Yes, the all-ages St Kilda footy tipping competition is sponsored by Centrebet. The betting company gets no fewer than nine mentions on the competition’s website home page, and the logo is highly prominent. Second prize is a Centrebet Spring Racing Carnival package, although all prizes (including this one) won by minors go to their parents/guardians. And tipsters are encouraged to use their mobile phones to enter their tips; the accompanying image is a mobile phone with “CENTREBET FOOTY TIPPING” displayed on the screen.
It’s not much of a stretch to image that mobile Centrebet tipping could lead to mobile Centrebet gambling…
Especially when even the registration page throws up ads like this:
and this.
And consider the official Saints 2012 Season Guide. This interactive online publication is a pretty slick piece of work, with fixture details, player profiles and lots more.
There are also ads. Sponsors’ ads. And page four is a full-page ad for Centrebet, encouraging readers to OPEN AN ACCOUNT TODAY.
Why is this a problem? Because St Kilda emailed the interactive document to all of their members, regardless of how old they are. One member I am aware of who was directly emailed the link to this Guide is just seven years old.

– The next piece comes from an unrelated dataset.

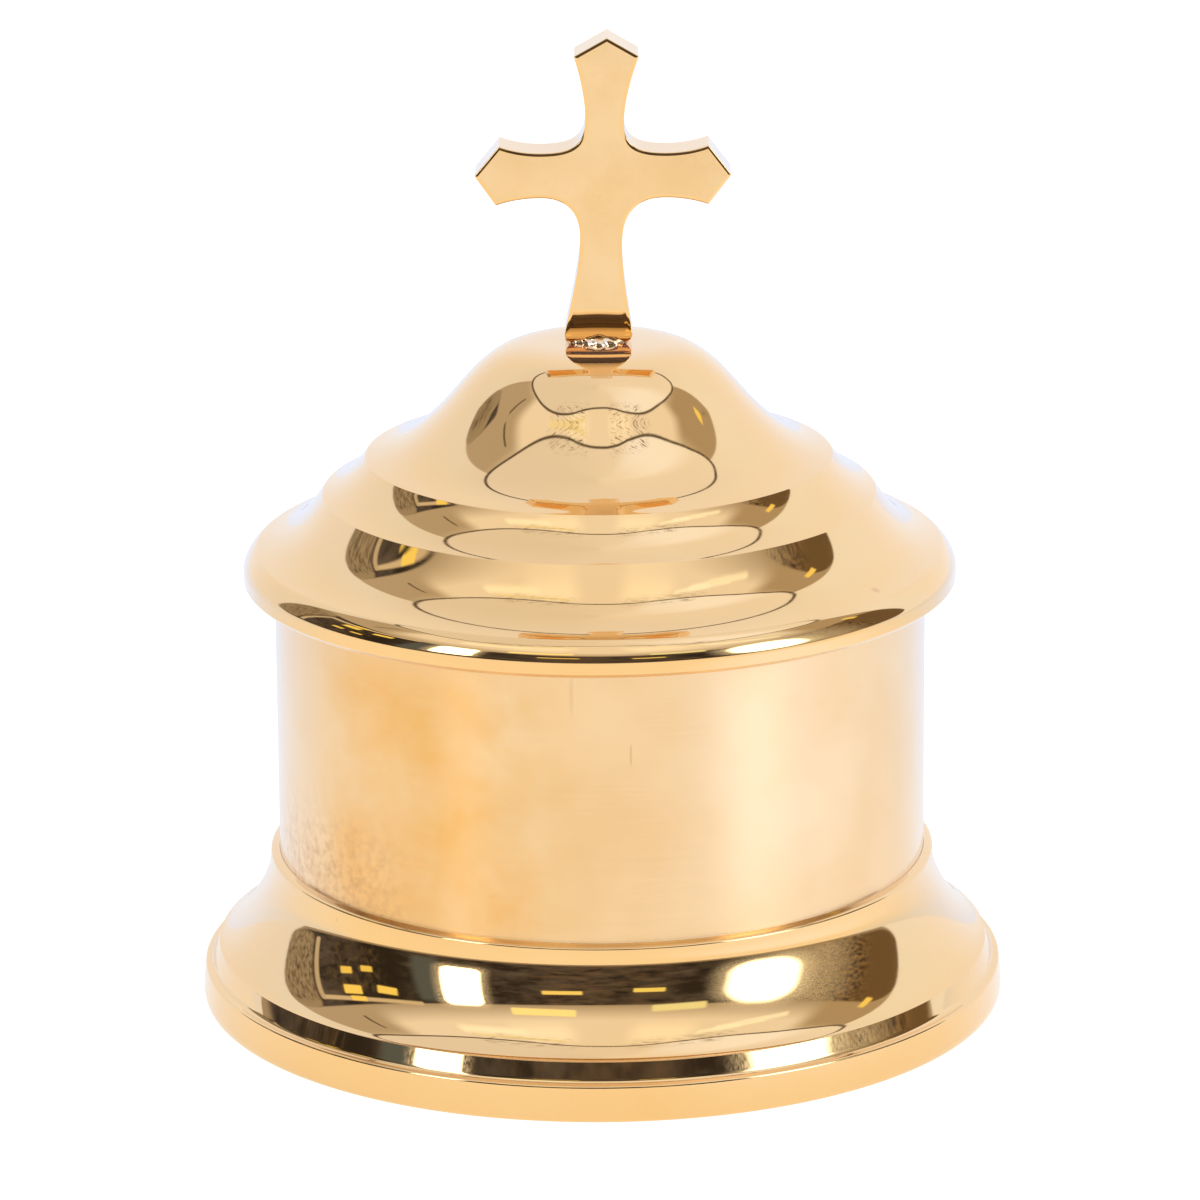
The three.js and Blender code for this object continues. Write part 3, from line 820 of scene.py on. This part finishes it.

These kinds of situations could be avoided. It would have cost little to produce a “junior” version of the Guide, for example, that didn’t have the Centrebet ad. The club certainly knows which of its members are minors.
But what this highlights is a lack of care on the part of the club. If St Kilda is going to take Centrebet’s money and put their logo on the front and back of their jumpers, they have a duty of care to ensure that they’re not selling gambling to kids.
So far, they’ve failed.
Really good points raised there Tom. North Melbourne is now my team, since it refused [or, was asked to refuse and agreed] to forge links with gambling sponsors.
If my child saw these ads I would see red! I would have thought that the advertising standards board would have banned them? Has that been tried at all do you know?
It sickens me how sport is now the ‘best mate’ of the casino and wider gambling industry. Emotive links via children / sports jumpers / sponsorships from clubs [the classic way in for many a ‘do gooder to get public air play] is unhealthy enough.
However now, ‘the Aussie image’ has been picked up on throughout the gambling advertising and promo. The classic beer-swilling, macho guy who loves a punt and a good game of footy is being sent as the new age image to the next generation. That is bad. To have it all shoved under kids’ noses…even ‘in passing’ is a disgrace but more so as it is also directly intended to ‘soften kids up’ to the process that awaits them ie finding their adult identity.
But what can you do when the bloke who made casino / pokies gambling a bloody artform as our VIC Premier, Jeff Kennett, then became CEO of BeyondBlue to fight depression [that pokies cause]…AND was president of a top ‘pokies-running’ club [with pokies that destroy] to boot – all at the same time?
Who objected to that little conflict of interest that is as bad as a state Minisher for Gaming ALSO being a Minister for Consumer Affairs? It is ALL bulldust!
Yet people in high places STILL listen to people like Geoff Kennett and other gambling-related gurus? Oh I forgot. Jeff also has gambling business links I am told. That is all OK it seems?
NOW our new premier who was Kennett’s protege originally, the inimitable Ted, is continuing the same bloody caper as he professes to care about people, yet stymies gambling reforms that would protect them!
These blokes are ALL as sick as 10 men in my opinion! Their mates in the government, the sporting and gambling [and often even the problem gambling help] industries are awash with the adrenalin rush of pokies dollars and until we break that addiction, blind eyes will continue to be turned, everywhere it matters, behind the closed doors and long ‘sports industry lunches’ etc…where deals are made!
Tom,
What are you going to do about this other than writing about it?
Call Nettlefold? Doubt he reads Cyenne.
Ask your friends at the RGAC to advocate about it? After all, that’s their job.
Paul
Paul,
I know who subscribes to this blog. I’ll leave it at that.
But I’m surprised… I would have thought you’d be supportive of someone else pointing out the dangers of gambling with regards to children.